Novamor’s turn: “You men have great dreams. For all my life I have just wanted to be a community doctor, to settle down with a nice place to live, to find someone” and she looked down and blushed for here were two ‘someones,’ “and to live happily till the end of my days with them.” She did not mention that the someone she imagined finding was very much like Vig.
Muta said “You should not downgrade your dream, it is just as worthwhile or great as Vig’s or mine.” Vig added “And no less fantastical.”
It was another month before Muta was finished. He and Novamor still walked together, but he was now fit enough to gather many of the people of the community himself to watch the unveiling. Novamor was as excited as everyone else to see the construction giant with which Muta had been tinkering for years finally done and moving. Picture them all about the front of the glass window, and Muta is standing on a small box shouting something about rubble and the motions of metaphysical building blocks. Then he’s done and he’s off inside to do something unseen before running back out to join the throng. Far back so he gets a good view. The people are nattering away, and there is the permanent flow of water in brass to be heard, but no other noise. Then the canvas begins to move and ah!, a hand grips it at the edge from the inside, with giant brass knuckles, grips it and pulls it back, standing up in one silent motion. And the crowd is silent too. Stands up the big person shiny in the Sun off and into the people’s eyes, not all gold but there are darker bits too where a sort of lichen has taken over the years. And it is only a lifetime old but seems to be outside of time at the moment of its birth just stepped right out, already there is that impression of something that always has will be. It is standing looking out into the desert at something which only the very tall can see, and you don’t have to be very tall to see the giant the youngest are watching. And then, gasps, surprise, jolly laughter, amusement, happiness, dancing. The giant, against the expectations of its creator and everyone else while we’re at it, has begun to dance.
And the giant continues to dance. Sometimes its eyes are closed in concentration, looking maybe directly at the lost music it hears; other times its eyes are open and it’s looking maybe directly at YOU way down there. The people get the hang of the silent giant, its knees obscured by the walls of Muta’s house, they gradually depart though some stay for a long time. And it is to become a tourist attraction. Persons will pilgrimate to see the giant. While the Sun is still up Novamor and Muta are watching together, and some time, neither knows quite when, it happened that they are holding hands. Then Muta turns to Novamor and said “it’s for you. I expected it to jerk mechanically but instead it danced. All along though I knew it was for you. I did it for you and because of you and I couldn’t have done it without you. And let me just say your beauty. Let me say it. Novamor you are the most beautiful woman in the world.” She receives this smiling at the dancer. She is not caught unawares. She turns to him. Novamor, who’s dreams have also changed, simply says “yes.”

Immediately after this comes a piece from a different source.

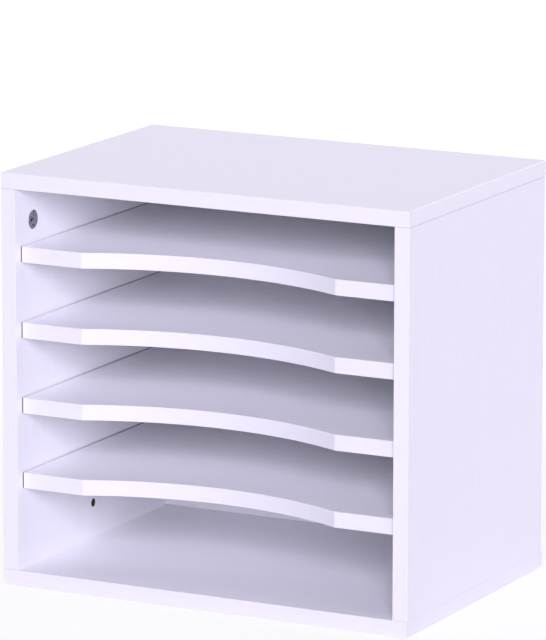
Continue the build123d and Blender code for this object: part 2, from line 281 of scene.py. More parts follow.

And on the dancer dances, while we spiral away, back into the uncoloured sky.
ENDNOTE
This story was inspired by a poem I sent to my boyfriend Rob in a text message. The image of the poem is here preserved, the giant, though in the poem it was a small statue. The theme, how our dreams change and how we look at them, grew out of the poem, and the idea that maybe my dreams could change and be better for it came from Rob, though I'm not certain about this. Uncolouredness represents the artistic truth! No rose-coloured glasses when uncolouredness is around. I'll also say that this story bears the influence of Salman Rushdie slightly too clearly for my taste. Should we bend reality to our dreams or bend our dreams to reality!? Oh and it took me a month to write for various reasons.